# Start of RECORDS PROVIDED
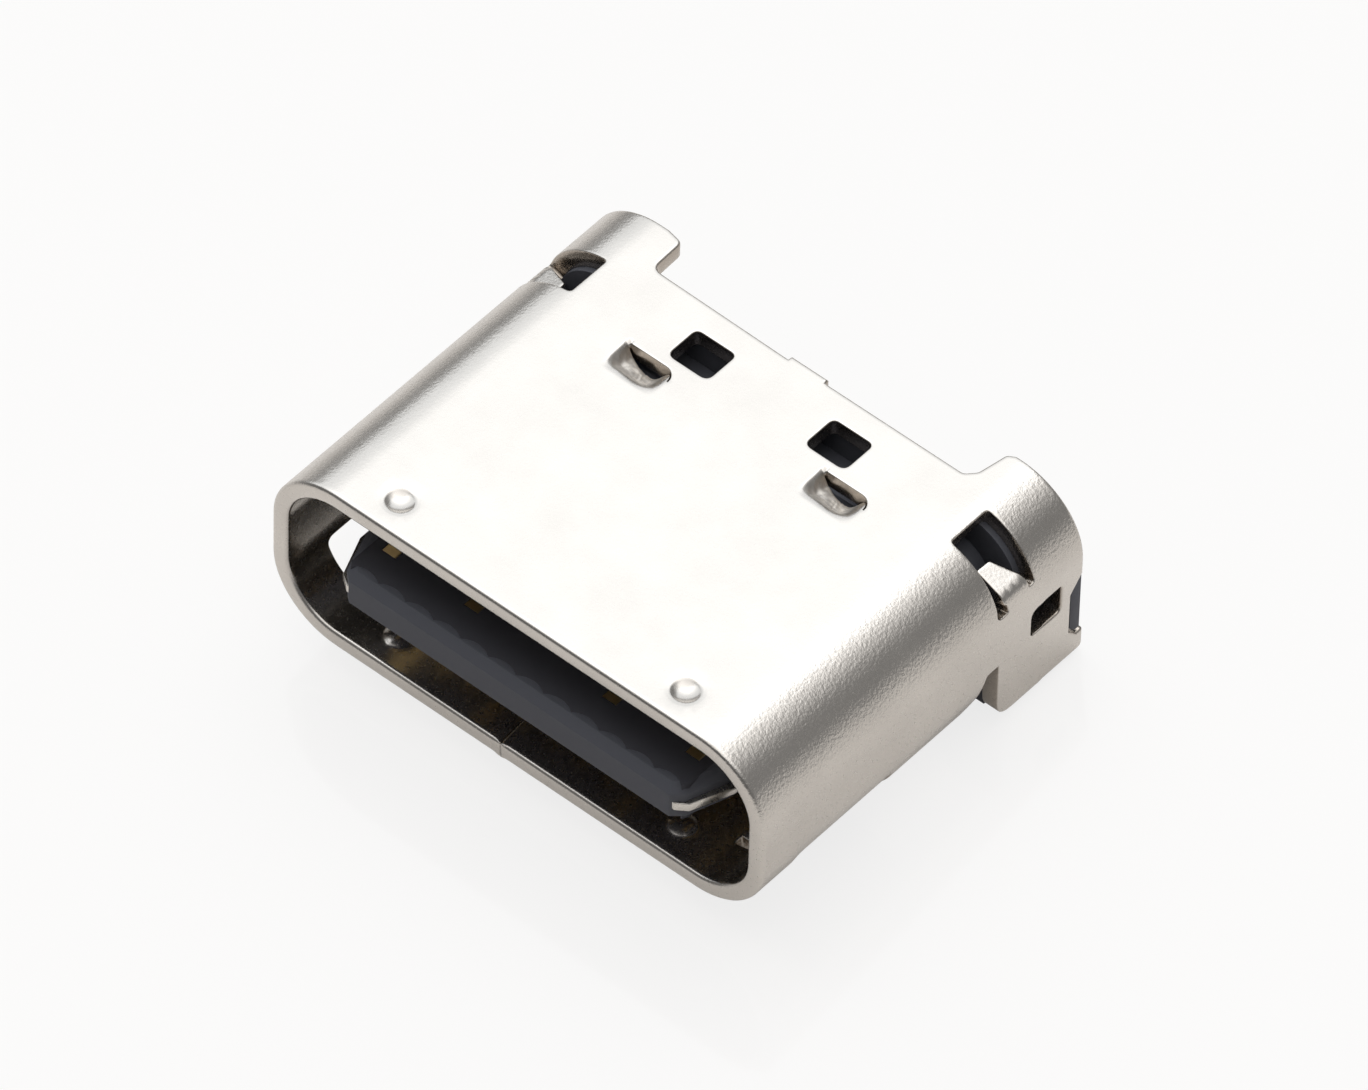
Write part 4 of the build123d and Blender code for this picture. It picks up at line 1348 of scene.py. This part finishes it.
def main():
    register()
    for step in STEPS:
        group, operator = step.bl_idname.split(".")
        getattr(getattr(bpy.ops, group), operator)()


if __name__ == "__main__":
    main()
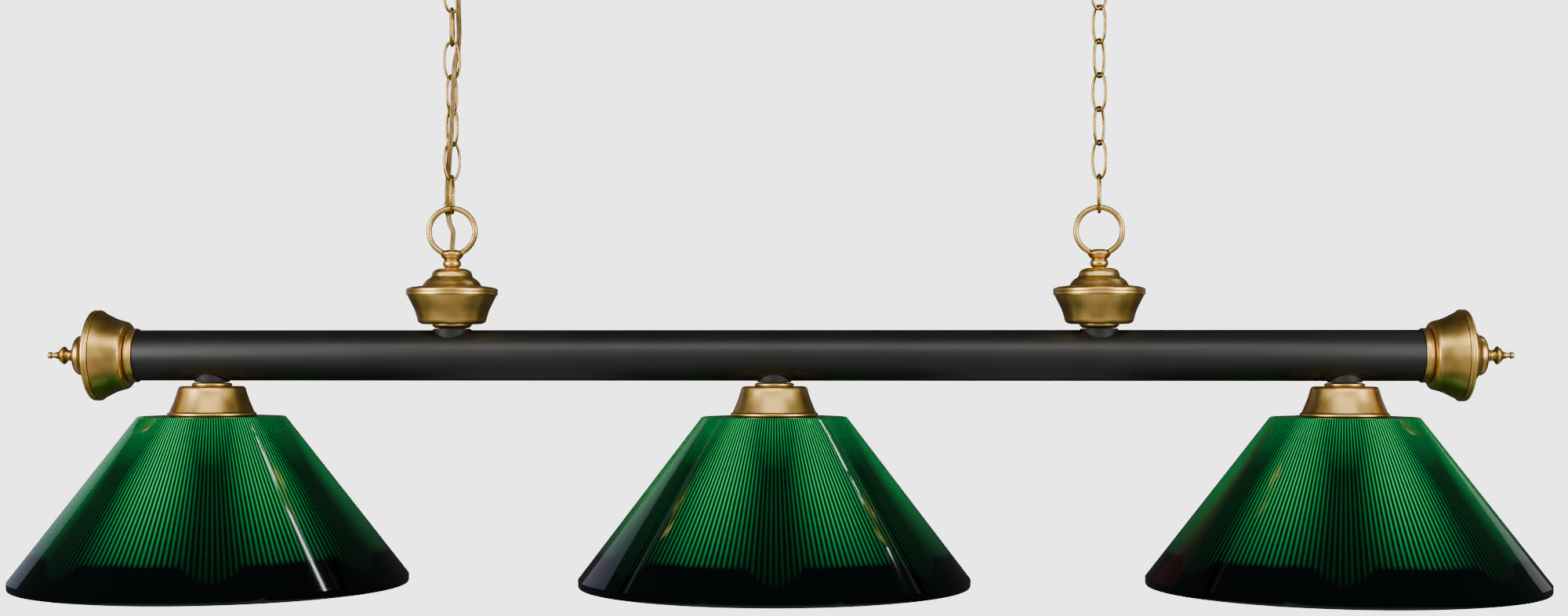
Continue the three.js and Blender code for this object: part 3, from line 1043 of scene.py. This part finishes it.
# End of RECORDS PROVIDED
EXERCISE PROMPT: Make an exact copy of the listing, including every line.

WRITTEN SOLUTION:
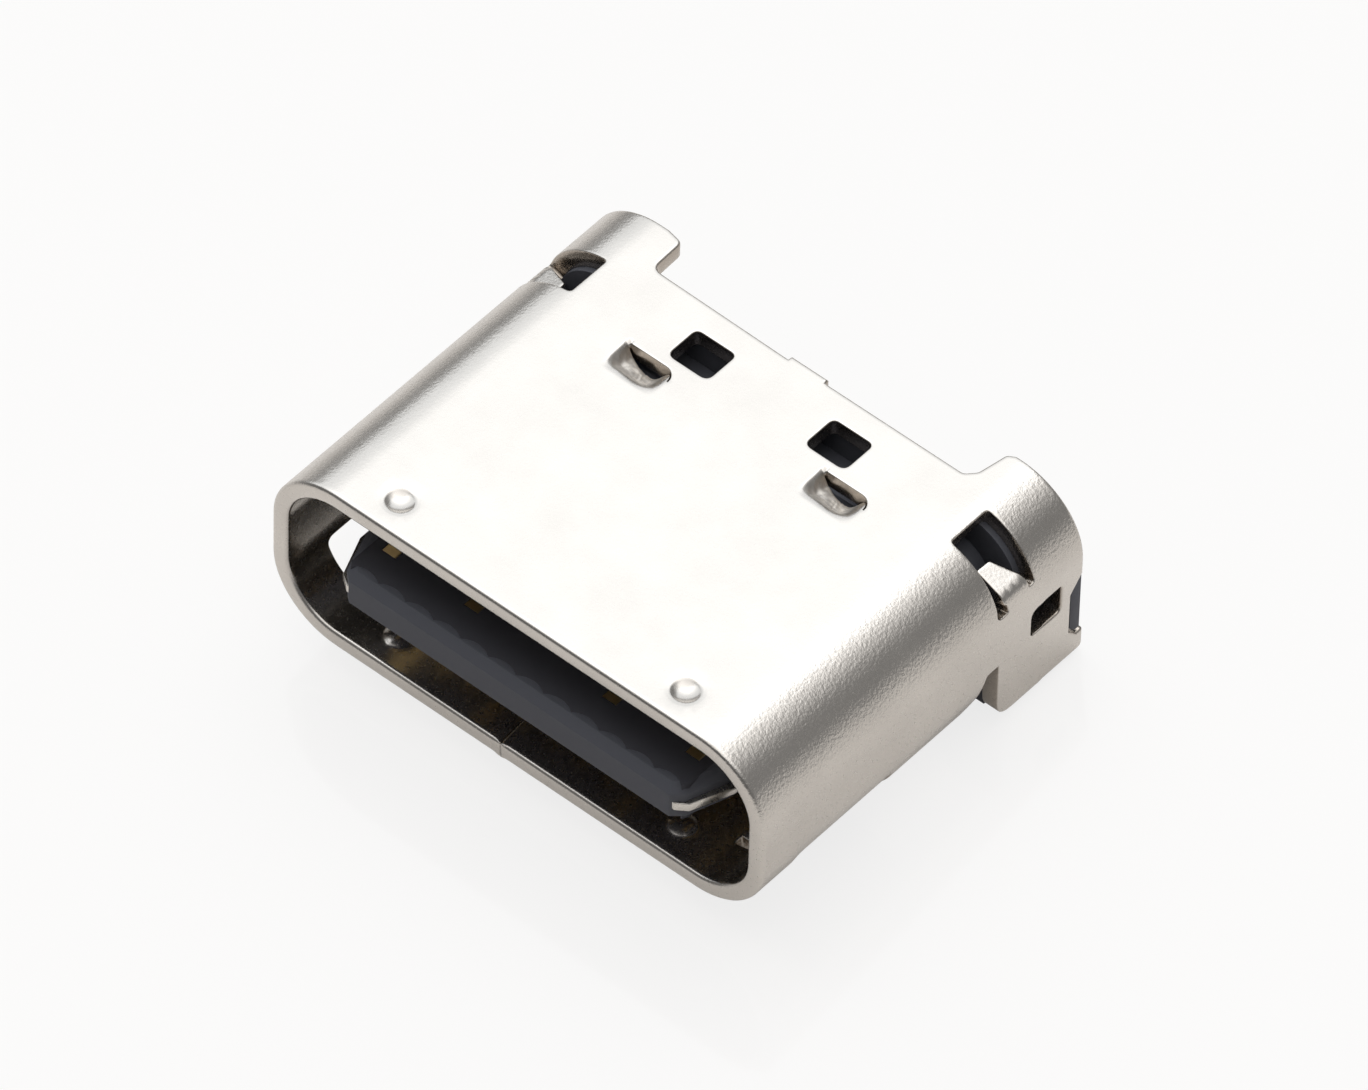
Write part 4 of the build123d and Blender code for this picture. It picks up at line 1348 of scene.py. This part finishes it.
def main():
    register()
    for step in STEPS:
        group, operator = step.bl_idname.split(".")
        getattr(getattr(bpy.ops, group), operator)()


if __name__ == "__main__":
    main()
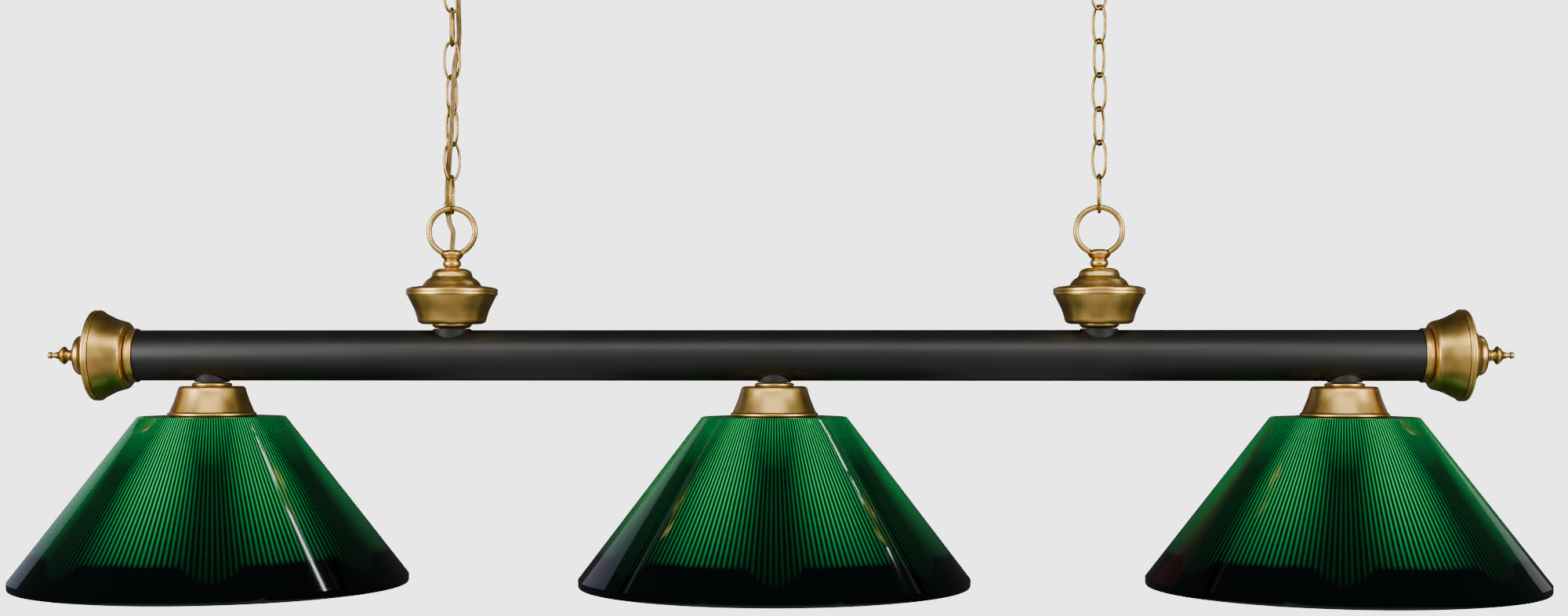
Continue the three.js and Blender code for this object: part 3, from line 1043 of scene.py. This part finishes it.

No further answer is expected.